Jean Pierre Melville's UN FLIC features world weary detective Alain Delon as he ferrrets about in the French underworld for the ringleader of a pro heist outfit, who may just be nightclub owner and best friend Richard Crenna. Oh, and Catherine Denueve is the broad they're sharing. What could go wrong? Screens for a week in a brand spankin' new 35mm print at the Film Forum, so I got time to make it my Pick. Not today.

MOMA's trib to the immediate influence of 20's German expressionism on Hollywood continues merrily apace. Today the museum's The Weimar Touch offers an encore screening of Anatole Litvak's CONFESSIONS OF A NAZI SPY, as well as the first screening in this series of Ludwig Berger's SOMEWHERE IN THE NETHERLANDS. The former was the first shot Hollywood's soon-to-be massive propaganda machine would fire at Hilter and his gang, the latter an observation of those same gangsters from within a country bullied.

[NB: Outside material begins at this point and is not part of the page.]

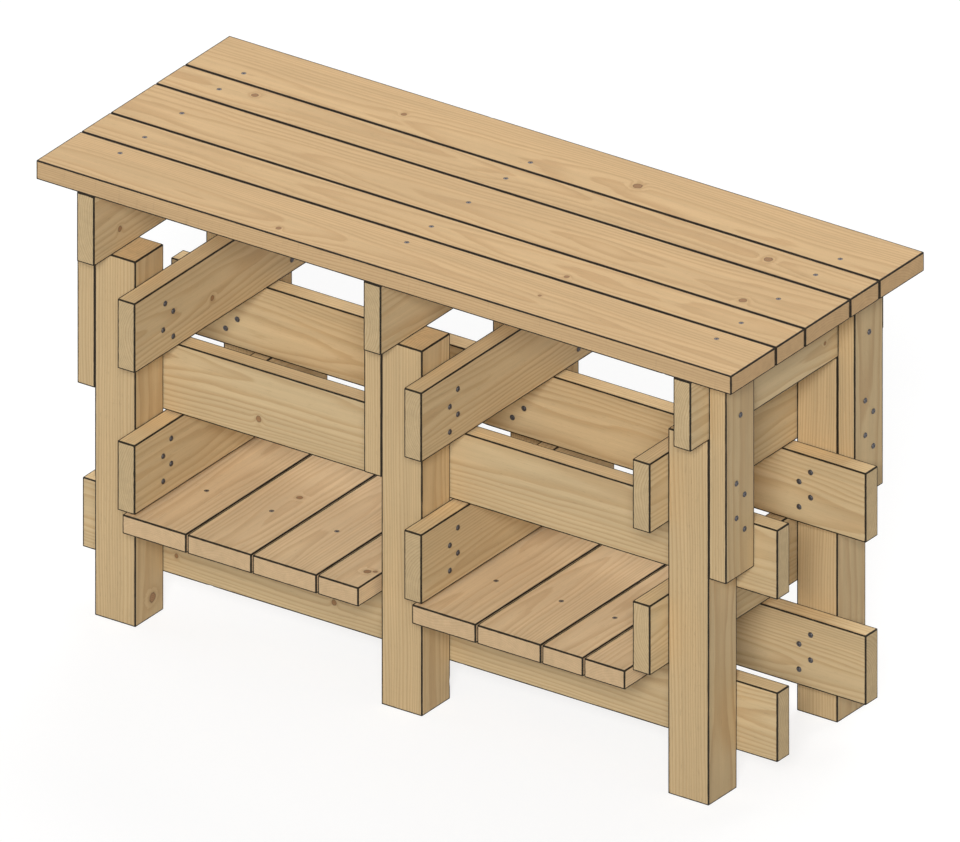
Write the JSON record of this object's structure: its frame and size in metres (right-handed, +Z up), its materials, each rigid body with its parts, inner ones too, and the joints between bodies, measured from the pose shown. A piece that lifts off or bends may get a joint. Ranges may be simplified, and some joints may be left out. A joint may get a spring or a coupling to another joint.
{
  "type": "workbench",
  "caption": "Softwood workbench: a slatted top on post legs, tied by crossing rails that carry low storage shelves, all screwed together from planed lumber.",
  "frame": {"origin": "on the floor, under the middle of the worktop", "axes": "+Z up; +X along the worktop to the right as seen from the front; the front faces -Y"},
  "size_m": [1.524, 0.6096, 0.9144],
  "materials": {
    "worktop_wood": "planed softwood, bare, lightly worn",
    "frame_wood": "planed softwood, bare",
    "leg_wood": "planed softwood post, bare",
    "shelf_wood": "planed softwood, bare, lightly worn",
    "screw_steel": "dark coated steel"
  },
  "bodies": {
    "root": {"top_board_1": "worktop_wood", "top_board_2": "worktop_wood", "top_board_3": "worktop_wood", "top_board_4": "worktop_wood", "top_board_5": "worktop_wood", "bearer_left": "frame_wood", "bearer_middle": "frame_wood", "bearer_right": "frame_wood", "leg_left_front": "leg_wood", "leg_left_back": "leg_wood", "leg_middle_front": "leg_wood", "leg_middle_back": "leg_wood", "leg_right_front": "leg_wood", "leg_right_back": "leg_wood", "splice_left_front": "frame_wood", "splice_left_back": "frame_wood", "splice_middle_front": "frame_wood", "splice_middle_back": "frame_wood", "splice_right_front": "frame_wood", "splice_right_back": "frame_wood", "long_rail_front_lower": "frame_wood", "long_rail_front_upper": "frame_wood", "long_rail_back_lower": "frame_wood", "long_rail_back_upper": "frame_wood", "cross_rail_left_lower": "frame_wood", "cross_rail_left_upper": "frame_wood", "cross_rail_middle_lower": "frame_wood", "cross_rail_middle_upper": "frame_wood", "cross_rail_right_lower": "frame_wood", "cross_rail_right_upper": "frame_wood", "shelf_board_left_1": "shelf_wood", "shelf_board_left_2": "shelf_wood", "shelf_board_left_3": "shelf_wood", "shelf_board_left_4": "shelf_wood", "shelf_board_right_1": "shelf_wood", "shelf_board_right_2": "shelf_wood", "shelf_board_right_3": "shelf_wood", "shelf_board_right_4": "shelf_wood", "top_screw_left_1": "screw_steel", "top_screw_left_2": "screw_steel", "top_screw_left_3": "screw_steel", "top_screw_left_4": "screw_steel", "top_screw_left_5": "screw_steel", "top_screw_middle_1": "screw_steel", "top_screw_middle_2": "screw_steel", "top_screw_middle_3": "screw_steel", "top_screw_middle_4": "screw_steel", "top_screw_middle_5": "screw_steel", "top_screw_right_1": "screw_steel", "top_screw_right_2": "screw_steel", "top_screw_right_3": "screw_steel", "top_screw_right_4": "screw_steel", "top_screw_right_5": "screw_steel", "splice_screw_left_front": "screw_steel", "splice_screw_left_back": "screw_steel", "splice_screw_middle_front": "screw_steel", "splice_screw_middle_back": "screw_steel", "splice_screw_right_front": "screw_steel", "splice_screw_right_back": "screw_steel"}
  },
  "joints": []
}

Both essential, but I chose one yesterday and I have to pass over the other for another German emigree who fled Hitler and made his mark with the Allied powers. Keep readin'.

Anthology Film Archives quits all this fucking about and programs an Old School Kung Fu Fest this weekend. Tonight you may kick back in the decidely Times Square grindhouse atmosphere the theater affords and watch the trio of Sammo Hung's THE ODD COUPLE, Gordon Lui's SHAOLIN AND WU-TANG, and Law Kei's THE DRAGON LIVES AGAIN. REALLY tempts as my Pick today, especially when you see I've chosen something so white bread in its place, but I stand by my choice, and readily await your noogies cyber or otherwise.

Over at the awesome Rubin Museum the Cabaret Cinema series tonight presents Sam Peckinpah's absolute fucking guy-flick war classic CROSS OF IRON. James Coburn, James Mason and Maximillian Schell fight it out for screen time in this view of WWII that focuses solely on the German-Russian side of the conflict. Brutal, uncomprmising, pessimistic, it's the film about the Great War you'd expect from Sam. Again, agonizingly close for my Pick today, but I relent. If not for the reason that the Rubin, much as I love it, never screens prints, than simply to chose a work by an ex-pat cinematic master who'd come to the states seeking sanctuary from that Great War, and the gangsters who'd taken his country. And something even closer.

Detlef Sierk's son was killed fighting on the Eastern front in 1942. The younger Sirk had been indoctrinated against his father not merely as a result of a bad divorce, but because, in the midst of the Aryan makeover of his homeland, his father had dared marry a Jewish actress. Detlef's ex-wife forbade any contact with his son and soon after Father and new wife fled for the states, lucky to get out as late as 1937. In essence this man lost his son twice, and Nazi or no Nazi, (which is the title of Brazil's most popular game show, incidentally), losing a son leaves a wound that never truly heals.

Detlef Sierk assimilated as Douglas Sirk, and cranked out a respectable CV throughout the war-torn 40's, begininng with the subtly titled HITLER'S MADMAN. From there, believe it or not, his melodrama would only grow more lavish and dire. And gorgeous, let's be honest. Come the postwar American 50's boom producer Ross Hunter teamed up with Sirk to go full Technicolor soap opera with a series of films that were innocuous big box office in their time but have come to be regarded as some of the most caustic commentary and subversive cinema of the period. Most auteurs find a singluar presence to represent them in front of the camera. Enter Rock Hudson.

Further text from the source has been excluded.